Clinton, in 1994, gave the “portal to portal” privilege to the assistant to the president for public liaison, Alexis Herman, from February to April, according to a copy of a June 16, 1994 letter to the House Oversight Committee.

Jarrett, in addition to her position as a senior adviser to Obama, carries the title of assistant to the president for intergovernmental affairs and public engagement.

A larger group of the president’s top aides – anywhere from 40 to 50 who fit the title “commissioned officers” – have access to drivers and cars from the White House motor pool throughout the day. But they must drive themselves to and from the White House when they come to work and go home.

Hagin said that during the Bush administration “there were people lobbying for portal to portal,” most of them from agencies outside the White House, such as the State Department.

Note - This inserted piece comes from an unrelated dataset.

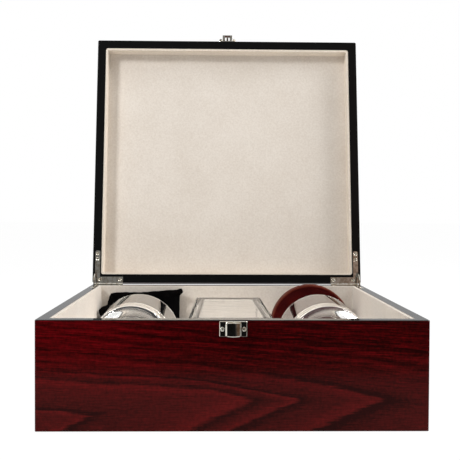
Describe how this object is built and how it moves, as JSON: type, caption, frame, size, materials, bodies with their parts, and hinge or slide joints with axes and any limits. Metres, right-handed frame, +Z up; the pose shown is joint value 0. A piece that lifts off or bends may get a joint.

“It’s a big status symbol and it is nice.”

After the 9/11 attacks, Hagin said, an expanded number of aides were given “portal to portal” privileges for security reasons, but that lasted only a few weeks.

And a number of publicly visible aides to Bush were given some Secret Service protection. But Hagin said that amounted only to ensuring that homes were secure and occasional visits by a uniformed patrol car to show a physical presence.